- **CHALLENGE**: Without altering anything, output the material below.

- **COLLECTED MATERIAL**:
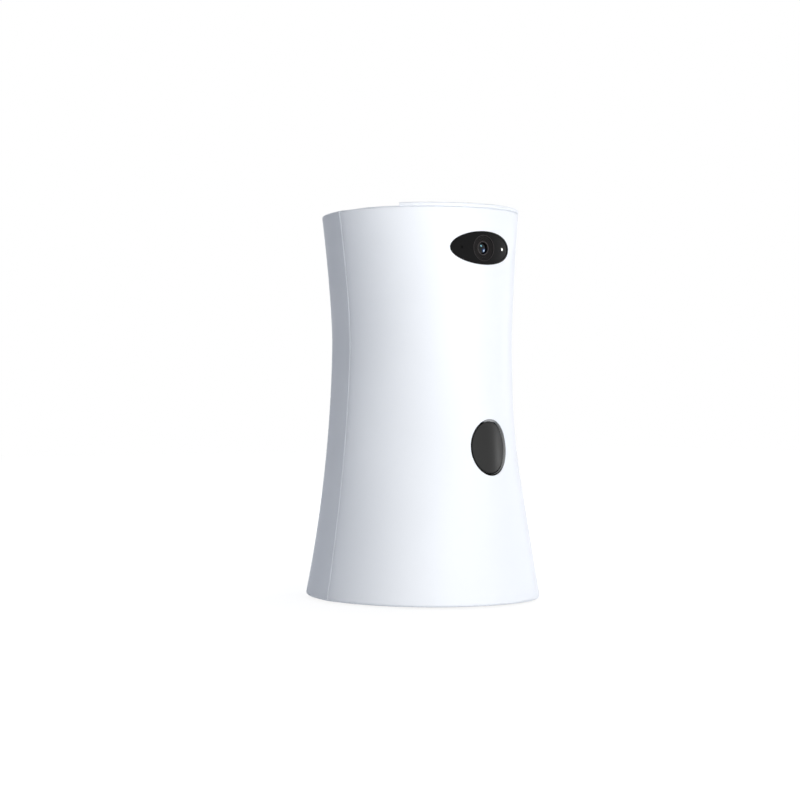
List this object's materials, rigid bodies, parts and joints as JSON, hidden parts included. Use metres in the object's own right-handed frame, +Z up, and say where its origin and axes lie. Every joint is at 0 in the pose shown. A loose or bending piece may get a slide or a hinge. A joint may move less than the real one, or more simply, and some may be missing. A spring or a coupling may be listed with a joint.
{
  "type": "treat tossing pet camera",
  "caption": "White hourglass pet camera tower that turns on a round base, with a camera window near the top, a treat hopper under a lid and an oval treat outlet low in front.",
  "frame": {"origin": "on the floor, on the turning axis at the middle of the base", "axes": "+Z up along the turning axis; -Y is the front with the camera window and the treat outlet; +X is the side on the right in a front view"},
  "size_m": [0.1272, 0.1446, 0.225],
  "materials": {
    "shell_white": "fine satin moulding",
    "lid_white": "fine satin moulding",
    "foot_rubber": "matt",
    "ballast_iron": "painted grey",
    "slider_plastic": "unfilled acetal",
    "steel": "bright turned",
    "screw_steel": "zinc plated",
    "socket_steel": "bright",
    "frame_plastic": "dark grey moulding",
    "bracket_steel": "zinc plated sheet",
    "motor_can": "satin",
    "board_green": "solder mask",
    "component_black": "moulded",
    "hopper_plastic": "smooth food-safe moulding",
    "wheel_plastic": "smooth food-safe moulding",
    "outlet_dark": "dark satin",
    "window_dark": "high gloss, dark tinted",
    "gasket_black": "matt",
    "lens_black": "satin ring",
    "lens_clear": "coated",
    "light_pipe": "frosted",
    "microphone_grey": "matt",
    "camera_frame": "black moulding",
    "cone_paper": "coated paper"
  },
  "bodies": {
    "base": {"base_tray": "shell_white", "foot_pad": "foot_rubber", "ballast_plate": "ballast_iron", "power_socket": "socket_steel", "power_board": "board_green", "base_screws": "screw_steel", "centre_spindle": "steel", "sun_gear": "slider_plastic", "retaining_ring": "steel", "thrust_ring": "slider_plastic"},
    "tower": {"front_shell": "shell_white", "rear_shell": "shell_white", "turntable_plate": "frame_plastic", "spindle_bush": "slider_plastic", "pan_bracket": "bracket_steel", "pan_motor": "motor_can", "deck_pillars": "frame_plastic", "mid_deck": "frame_plastic", "chassis_left": "frame_plastic", "chassis_right": "frame_plastic", "main_board": "board_green", "board_components": "component_black", "hopper_deck": "frame_plastic", "wheel_motor": "motor_can", "hopper": "hopper_plastic", "treat_chute": "hopper_plastic", "launch_tray": "hopper_plastic", "cam_axle": "steel", "launch_motor": "motor_can", "launch_bracket": "bracket_steel", "flicker_spring": "steel", "outlet_bezel": "outlet_dark", "flap_pin": "steel", "flap_spring": "steel", "camera_window": "window_dark", "window_gasket": "gasket_black", "lens_ring": "lens_black", "lens_barrel": "lens_black", "lens_glass": "lens_clear", "camera_board": "board_green", "status_light": "light_pipe", "microphone": "microphone_grey", "camera_bracket": "camera_frame", "speaker_frame": "camera_frame", "speaker_cone": "cone_paper", "frame_screws": "screw_steel", "small_screws": "screw_steel"},
    "pan_pinion": {"pan_pinion": "slider_plastic"},
    "wheel": {"dispense_wheel": "wheel_plastic", "stirrer": "wheel_plastic"},
    "cam": {"snail_cam": "slider_plastic", "cam_gear": "slider_plastic"},
    "launch_pinion": {"launch_pinion": "slider_plastic"},
    "thrower": {"flicker": "wheel_plastic", "tail_lever": "wheel_plastic", "tail_roller": "slider_plastic", "flicker_pin": "steel"},
    "flap": {"outlet_flap": "outlet_dark"},
    "lid": {"lid_cap": "lid_white", "lid_seal": "foot_rubber"}
  },
  "joints": [
    {"name": "pan", "type": "hinge", "parent": "base", "child": "tower", "pos_m": [0, 0, 0.02], "axis": [0, 0, 1], "range_deg": [-180, 180]},
    {"name": "pan_pinion_spin", "type": "hinge", "parent": "tower", "child": "pan_pinion", "pos_m": [0, 0.032, 0.022], "axis": [0, 0, 1], "range_deg": [-560, 560]},
    {"name": "wheel_spin", "type": "hinge", "parent": "tower", "child": "wheel", "pos_m": [0, 0, 0.15], "axis": [0, 0, 1], "continuous": true},
    {"name": "cam_spin", "type": "hinge", "parent": "tower", "child": "cam", "pos_m": [0.021, 0.002, 0.095], "axis": [1, 0, 0], "range_deg": [0, 300]},
    {"name": "launch_pinion_spin", "type": "hinge", "parent": "tower", "child": "launch_pinion", "pos_m": [0.021, 0.026, 0.095], "axis": [1, 0, 0], "range_deg": [-1220, 20]},
    {"name": "thrower_swing", "type": "hinge", "parent": "tower", "child": "thrower", "pos_m": [0, -0.01, 0.106], "axis": [1, 0, 0], "range_deg": [-0.5, 41]},
    {"name": "flap_swing", "type": "hinge", "parent": "tower", "child": "flap", "pos_m": [0, -0.0627, 0.0957], "axis": [-1, 0, 0], "range_deg": [0, 36], "stiffness_Nm_per_rad": 0.0004},
    {"name": "lid_lift", "type": "slide", "parent": "tower", "child": "lid", "axis": [0, 0, 1], "range_m": [0, 0.045]}
  ],
  "couplings": [
    {"joint": "pan_pinion_spin", "follows": "pan", "ratio": 3},
    {"joint": "launch_pinion_spin", "follows": "cam_spin", "ratio": -4},
    {"joint": "thrower_swing", "follows": "cam_spin", "ratio": 0.13333}
  ]
}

- **PROBLEM SOLUTION**:
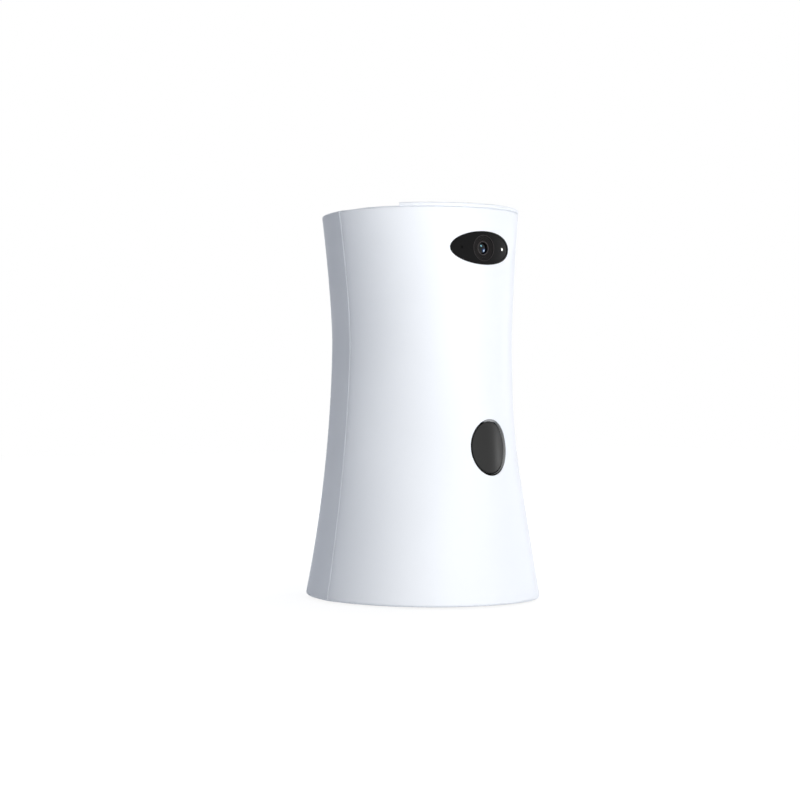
List this object's materials, rigid bodies, parts and joints as JSON, hidden parts included. Use metres in the object's own right-handed frame, +Z up, and say where its origin and axes lie. Every joint is at 0 in the pose shown. A loose or bending piece may get a slide or a hinge. A joint may move less than the real one, or more simply, and some may be missing. A spring or a coupling may be listed with a joint.
{
  "type": "treat tossing pet camera",
  "caption": "White hourglass pet camera tower that turns on a round base, with a camera window near the top, a treat hopper under a lid and an oval treat outlet low in front.",
  "frame": {"origin": "on the floor, on the turning axis at the middle of the base", "axes": "+Z up along the turning axis; -Y is the front with the camera window and the treat outlet; +X is the side on the right in a front view"},
  "size_m": [0.1272, 0.1446, 0.225],
  "materials": {
    "shell_white": "fine satin moulding",
    "lid_white": "fine satin moulding",
    "foot_rubber": "matt",
    "ballast_iron": "painted grey",
    "slider_plastic": "unfilled acetal",
    "steel": "bright turned",
    "screw_steel": "zinc plated",
    "socket_steel": "bright",
    "frame_plastic": "dark grey moulding",
    "bracket_steel": "zinc plated sheet",
    "motor_can": "satin",
    "board_green": "solder mask",
    "component_black": "moulded",
    "hopper_plastic": "smooth food-safe moulding",
    "wheel_plastic": "smooth food-safe moulding",
    "outlet_dark": "dark satin",
    "window_dark": "high gloss, dark tinted",
    "gasket_black": "matt",
    "lens_black": "satin ring",
    "lens_clear": "coated",
    "light_pipe": "frosted",
    "microphone_grey": "matt",
    "camera_frame": "black moulding",
    "cone_paper": "coated paper"
  },
  "bodies": {
    "base": {"base_tray": "shell_white", "foot_pad": "foot_rubber", "ballast_plate": "ballast_iron", "power_socket": "socket_steel", "power_board": "board_green", "base_screws": "screw_steel", "centre_spindle": "steel", "sun_gear": "slider_plastic", "retaining_ring": "steel", "thrust_ring": "slider_plastic"},
    "tower": {"front_shell": "shell_white", "rear_shell": "shell_white", "turntable_plate": "frame_plastic", "spindle_bush": "slider_plastic", "pan_bracket": "bracket_steel", "pan_motor": "motor_can", "deck_pillars": "frame_plastic", "mid_deck": "frame_plastic", "chassis_left": "frame_plastic", "chassis_right": "frame_plastic", "main_board": "board_green", "board_components": "component_black", "hopper_deck": "frame_plastic", "wheel_motor": "motor_can", "hopper": "hopper_plastic", "treat_chute": "hopper_plastic", "launch_tray": "hopper_plastic", "cam_axle": "steel", "launch_motor": "motor_can", "launch_bracket": "bracket_steel", "flicker_spring": "steel", "outlet_bezel": "outlet_dark", "flap_pin": "steel", "flap_spring": "steel", "camera_window": "window_dark", "window_gasket": "gasket_black", "lens_ring": "lens_black", "lens_barrel": "lens_black", "lens_glass": "lens_clear", "camera_board": "board_green", "status_light": "light_pipe", "microphone": "microphone_grey", "camera_bracket": "camera_frame", "speaker_frame": "camera_frame", "speaker_cone": "cone_paper", "frame_screws": "screw_steel", "small_screws": "screw_steel"},
    "pan_pinion": {"pan_pinion": "slider_plastic"},
    "wheel": {"dispense_wheel": "wheel_plastic", "stirrer": "wheel_plastic"},
    "cam": {"snail_cam": "slider_plastic", "cam_gear": "slider_plastic"},
    "launch_pinion": {"launch_pinion": "slider_plastic"},
    "thrower": {"flicker": "wheel_plastic", "tail_lever": "wheel_plastic", "tail_roller": "slider_plastic", "flicker_pin": "steel"},
    "flap": {"outlet_flap": "outlet_dark"},
    "lid": {"lid_cap": "lid_white", "lid_seal": "foot_rubber"}
  },
  "joints": [
    {"name": "pan", "type": "hinge", "parent": "base", "child": "tower", "pos_m": [0, 0, 0.02], "axis": [0, 0, 1], "range_deg": [-180, 180]},
    {"name": "pan_pinion_spin", "type": "hinge", "parent": "tower", "child": "pan_pinion", "pos_m": [0, 0.032, 0.022], "axis": [0, 0, 1], "range_deg": [-560, 560]},
    {"name": "wheel_spin", "type": "hinge", "parent": "tower", "child": "wheel", "pos_m": [0, 0, 0.15], "axis": [0, 0, 1], "continuous": true},
    {"name": "cam_spin", "type": "hinge", "parent": "tower", "child": "cam", "pos_m": [0.021, 0.002, 0.095], "axis": [1, 0, 0], "range_deg": [0, 300]},
    {"name": "launch_pinion_spin", "type": "hinge", "parent": "tower", "child": "launch_pinion", "pos_m": [0.021, 0.026, 0.095], "axis": [1, 0, 0], "range_deg": [-1220, 20]},
    {"name": "thrower_swing", "type": "hinge", "parent": "tower", "child": "thrower", "pos_m": [0, -0.01, 0.106], "axis": [1, 0, 0], "range_deg": [-0.5, 41]},
    {"name": "flap_swing", "type": "hinge", "parent": "tower", "child": "flap", "pos_m": [0, -0.0627, 0.0957], "axis": [-1, 0, 0], "range_deg": [0, 36], "stiffness_Nm_per_rad": 0.0004},
    {"name": "lid_lift", "type": "slide", "parent": "tower", "child": "lid", "axis": [0, 0, 1], "range_m": [0, 0.045]}
  ],
  "couplings": [
    {"joint": "pan_pinion_spin", "follows": "pan", "ratio": 3},
    {"joint": "launch_pinion_spin", "follows": "cam_spin", "ratio": -4},
    {"joint": "thrower_swing", "follows": "cam_spin", "ratio": 0.13333}
  ]
}